Regardless of whether such information is accurate, Beirut has recently become home to two additional leading figures of Hamas, both of whom left Turkey—Khalil al-Hayyeh and Zaher Jabareen. Hayyeh is a member of the organization’s Political Bureau, and in charge of Hamas’ Islamic and Arab relations. Jabareen is Hamas’ deputy chief in the West Bank and is in charge of the organization’s file concerning Palestinian prisoners in Israeli jails. In addition to Hamas, Ziad Nakhaleh, the head of the Palestinian Islamic Jihad, is now based in Beirut. Like Hamas, Islamic Jihad is particularly active in the Gaza Strip, where flare-ups with Israel periodically occur.

Second, Hamas seems for the first time to be building a military presence in Lebanon. This became more visible following an explosion at a suspected Hamas weapons depot in the Burj al-Shemali camp, near the southern city of Tyre on December 12, 2021. Hamza Shahin, a Hamas operative, was killed. Although Hamas denied that the site of the blast was a military depot, the obituary statement it issued for Shahin stated that he had died during “a Jihadi mission.” Notably, the explosion was preceded by an Israeli media report on December 3, which claimed that “Hamas has quietly established a Lebanon branch of its Gaza-based terror group,” and that “the branch is based in Tyre on the coast of Lebanon.”

The same report cited the training, in Lebanon, of Hamas fighters under the guidance of Hezbollah.
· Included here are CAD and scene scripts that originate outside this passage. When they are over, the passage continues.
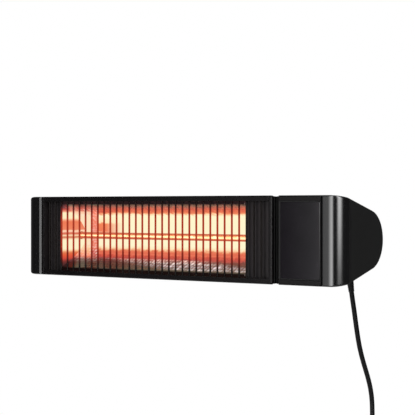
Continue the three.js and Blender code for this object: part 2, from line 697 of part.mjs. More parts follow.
function headPlate() {
  const plate = slab(HOUSING_WALL + FIT, 0, HEAD_PLATE);
  let cut = plate.subtract(rod('x', TUBE_RADIUS + FIT, -1, HEAD_PLATE + 1, [NOSE_DEPTH, 0], 32));
  const trayBack = TRAY_FRONT + TRAY_PLATE + FIT;
  cut = cut.subtract(box([-1, HEAD_PLATE + 1], [-1, trayBack], [-HEIGHT, HEIGHT]));
  for (const place of screwPlaces()) {
    cut = cut.subtract(rod('x', SCREW_PORT + FIT, -1, HEAD_PLATE + 1, place, 12));
  }
  return cut;
}

function headHousing() {
  const half = [SWITCH_LENGTH / 2 + FIT, SWITCH_WIDTH / 2 + FIT];
  const hole = box([-half[0], half[0]], [-half[1], half[1]], [-3 * HOUSING_WALL, HOUSING_WALL])
    .rotate([THREE.MathUtils.radToDeg(Math.PI + TAPER), 0, 0])
    .translate([HEAD_LENGTH / 2, SWITCH_DEPTH, -slantAt(SWITCH_DEPTH)]);
  return housing(0, HEAD_LENGTH).subtract(hole);
}

// The moulded tray behind the glass: a rim in the opening and a plate behind the lips.
function glassFrame() {
  const outer = OPENING_HALF - FIT;
  const flange = OPENING_HALF + TRAY_FLANGE;
  const back = TRAY_FRONT + TRAY_PLATE;
  const rim = box([FIT, HEAD_LENGTH - FIT], [TRAY_STEP, back], [-outer, outer]);
  const plate = box([FIT, HEAD_LENGTH - FIT], [HOUSING_WALL + FIT, back], [-flange, flange]);
  const glass = GLASS_HALF + FIT;
  const seat = box([GLASS_LEFT - FIT, GLASS_RIGHT + FIT], [-1, TRAY_FRONT], [-glass, glass]);
  const [width, height] = DISPLAY_SIZE;
  const window = box(
    [GLASS_MIDDLE - width / 2 - FIT, GLASS_MIDDLE + width / 2 + FIT],
    [0, back + 1],
    [DISPLAY_HEIGHT - height / 2 - FIT, DISPLAY_HEIGHT + height / 2 + FIT],
  );
  const eye = rod('y', RECEIVER_RADIUS + FIT, 0, back + 1, [GLASS_MIDDLE, RECEIVER_HEIGHT], 16);
  let tray = rim.add(plate).subtract(seat).subtract(window).subtract(eye);
  for (const [x, z] of standoffs()) {
    const foot = back - TRAY_PLATE / 2;
    tray = tray.add(rod('y', STANDOFF_RADIUS, foot, back + STANDOFF_LENGTH, [x, z], 12));
  }
  return tray;
}

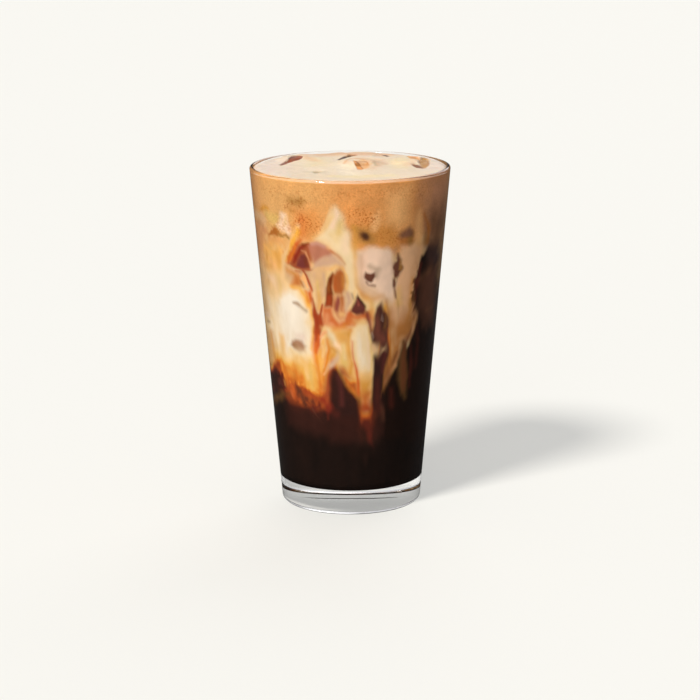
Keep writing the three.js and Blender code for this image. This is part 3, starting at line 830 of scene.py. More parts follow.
# Pale milk at the right, with the window that looks like a pebble and the dark cleft
RIGHT_STROKES = [
    area("column", 2.4, (33, 122), (50, 121), (52, 112), (50, 104), (50, 96), (54, 92), (54, 84),
         (48, 79), (38, 80), (26, 88), (28, 98)),
    area("white lilac", 2.6, (5.4, 121), (12, 122.8), (22, 121.8), (27, 119), (30, 112),
         (30, 104), (30, 98), (25, 97), (21, 99.2), (14, 101), (9, 103.2), (5.6, 107), (4.6, 113)),
    line("tan", 3, (8, 105, 0.6), (16, 102.4, 1.2), (26, 98.4, 1.1), fade=0.8),
    line("pink milk", 2.5, (16, 104.6, 1.4), (26, 101, 1.2), fade=0.3),
    line("golden brown", 3, (7, 101.6, 0.7), (14, 99.6, 1.1), (21, 100, 0.8), fade=0.75),
    area("pale veil", 4, (4.6, 120), (9, 121), (9.6, 112), (8, 103), (4.6, 106), fade=0.85),
    line("grey brown", 3, (29, 120.4, 0.8), (28.4, 115, 1.2), (30.6, 109, 1.2), fade=0.75),
    line("white lilac", 2.6, (24, 118, 0.8), (24, 110, 1.6), (22, 104, 1.4), fade=0.9),
    line("grey", 2.4, (12.6, 114, 0.9), (16.8, 112, 1.2), (16.8, 108.5, 0.9), fade=0.8),
    area("window", 0.9, (8.2, 108.8), (8.8, 110.6), (9.8, 112), (11, 111.2), (13, 110.8), (15.8, 111),
         (16.2, 109), (14.4, 106.8), (13, 106.4), (10.6, 107.4)),
    line("window", 0.9, (9.8, 107, 0.4), (11.4, 105.6, 0.35), (13.4, 105.2, 0.5), (16, 104.6, 0.3),
         fade=0.7),
    line("gold band", 2.6, (33, 103, 0.8), (33.6, 96, 1.2), fade=0.9),
    line("window", 1.2, (31, 118.4, 0.6), (31.8, 115.8, 1.3), (30.4, 113.6, 1.5), (32, 111.8, 1.7),
         (31.2, 110, 1.4), (29.4, 108, 1.1), (29.2, 105.4, 0.7), (30.4, 102, 0.2), (31.4, 99, 0.1)),
    line("olive", 1, (32.6, 116, 0.3), (33.4, 111.6, 0.5), fade=0.7),
    line("olive", 0.9, (32.6, 98, 0.2), (33, 96, 0.4), (33.6, 91, 0.2), fade=0.4),
    area("brown tan", 5, (34, 92), (46, 96), (54, 92), (54, 84), (38, 84), fade=0.5),
    line("brown tan", 5, (48, 121, 1), (46.4, 112, 1.2), (43, 103, 0.6), fade=0.4),
    line("golden brown", 3, (44.6, 106, 0.5), (43, 98, 1), (43.6, 93, 1.2), (42, 85, 1.2), fade=0.8),
    line("olive", 1.8, (43, 97, 0.6), (43.6, 93, 0.7), fade=0.6),
    area("brown tan", 5, (28, 88), (50, 90), (52, 85), (48, 79), (39.6, 79.6), (36.6, 74),
         (34, 68), (29, 63), (25, 58.2), (23.8, 62), (25.4, 67), (28, 74), (27, 82)),
    line("column", 2.4, (48, 86, 0.5), (46.6, 82, 0.9), fade=0.5),
    line("tan", 2, (33.6, 92, 0.7), (32, 85, 0.8), (33, 78, 0.6), fade=0.4),
    line("rim tan", 0.9, (39.6, 79.4, 0.4), (36.6, 73.8, 0.6), (33.8, 68.6, 0.6),
         (29.6, 64.4, 0.5), (26, 60.4, 0.4), fade=0.85),
    line("rim tan", 1.1, (27.6, 88, 0.6), (26.6, 85.6, 0.5), fade=0.8),
    line("red orange", 1.4, (27.4, 84.6, 0.6), (27.6, 81, 0.6), (27.8, 77, 0.3), fade=0.55),
    line("notch", 0.9, (28.8, 86, 0.3), (28.6, 76, 0.35), (30, 70, 0.3), (28.4, 66, 0.3), fade=0.8),
    line("notch", 1.4, (36, 79, 0.4), (35, 75.8, 0.6), (34, 72, 0.3), fade=0.6),
    line("notch brown", 1.6, (34.4, 74, 0.2), (31, 68.6, 0.7), (27.4, 64, 0.5), (25.4, 60.4, 0.3),
         fade=0.9),
    line("notch brown", 2, (46.4, 97.4, 0.4), (46.2, 93.6, 0.8), (48.8, 89.8, 0.8), fade=0.6),
    line("dim", 0.7, (24.2, 64, 0.3), (23.6, 58.5, 0.25), (22.6, 54, 0.25), fade=0.8),
]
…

If true, this would explain the killing of three Hamas members in a shooting at Shahin’s funeral following the explosion. The attack was attributed by Lebanese media to a Fatah-linked faction. Although a reconciliation took place and tensions were apparently contained, any Hamas attempt to dominate the Palestinian camps in Lebanon would disturb the balance of power between different factions. Fatah and its offshoots remain the dominant force in the camps, yet certain Islamist factions have grown in size over the past few years. Indeed, Palestinian and Lebanese Islamist sources speak of a greater presence and more activism on the part of Hamas in the camps, thanks in part to the group’s coordination with Hezbollah. A local Lebanese media outlet attributed to Hamas a recent lone rocket attack on Israel, although it provided little evidence of this. However, such attacks match the recent rhetoric of the organization regarding a wider conflict, one that is not restricted to Gaza.

A third level in which Lebanon’s role has been transformed is the synchrony between Hamas and Iran’s allies in the region—Lebanon and Iraq, and to a lesser extent, Syria and Yemen. Hezbollah is central to this coordination effort, at least when it comes to the Iraqi politico-military factions, whose leaders sent messages of support to the Palestinians from Lebanon’s border with Israel, a Hezbollah stronghold that they visited in 2017. Arouri, one of the Hamas leaders now based in Beirut, mentioned in an interview last month that “we should underline many times what [Hezbollah’s Secretary General Hassan] Nasrallah said in his speech, that [Israeli violations in] Jerusalem could lead to a regional war.” Nasrallah had made the speech in question in May 2021, following clashes between Israel and the Palestinians triggered by the Israelis’ forced evictions of Palestinians from their homes in occupied East Jerusalem. “When sacred sites are in danger,” Nasrallah had said, “fake borders no longer matter.” This is also a recurrent feature of Israeli security analyses, which increasingly point to the likelihood that, when it comes to the southern Lebanon front in any future round of conflict, Israel will face not just Hezbollah fighters, but also “Hamas recruits.”

Internally, Hezbollah’s hosting of Hamas and its continued rhetoric of a unified front has opened old wounds. In 1975, Lebanon fell into civil war after the country became a base for Palestinian fighters following their bloody expulsion from Jordan in 1971. For this reason, senior Hamas leader Ismail Haniyeh’s visit to Palestinian camps in Lebanon in summer 2020 generated much controversy, with some Lebanese reminiscing about their experiences when Yasser Arafat and other Palestinian leaders moved to the country during the 1970s and 1980s.

Hezbollah’s new approach to Hamas is also linked to the Lebanese state’s increasingly incoherent foreign policy in light of Hezbollah’s growing military capabilities and foreign interventions. This has emerged as particularly apparent since Hezbollah’s decision to take part in the Syrian conflict in 2012, which exacerbated divisions within Lebanon, whose government had sought to steer the country clear of the deteriorating situation across the border.

Additionally, Hezbollah’s hosting of Gulf opposition groups, some of which have established media outlets in Lebanon and occasionally hold much-publicized conferences, sparked a diplomatic crisis last November, one that ended only recently, following a successful Kuwaiti initiative. However, Hezbollah’s policy vis-à-vis Hamas is even riskier and potentially more detrimental, given that Lebanon’s dire economic and financial conditions make it all the more vulnerable. For a country that is already broken, any conflict between groups on its soil and Israel would have devastating consequences.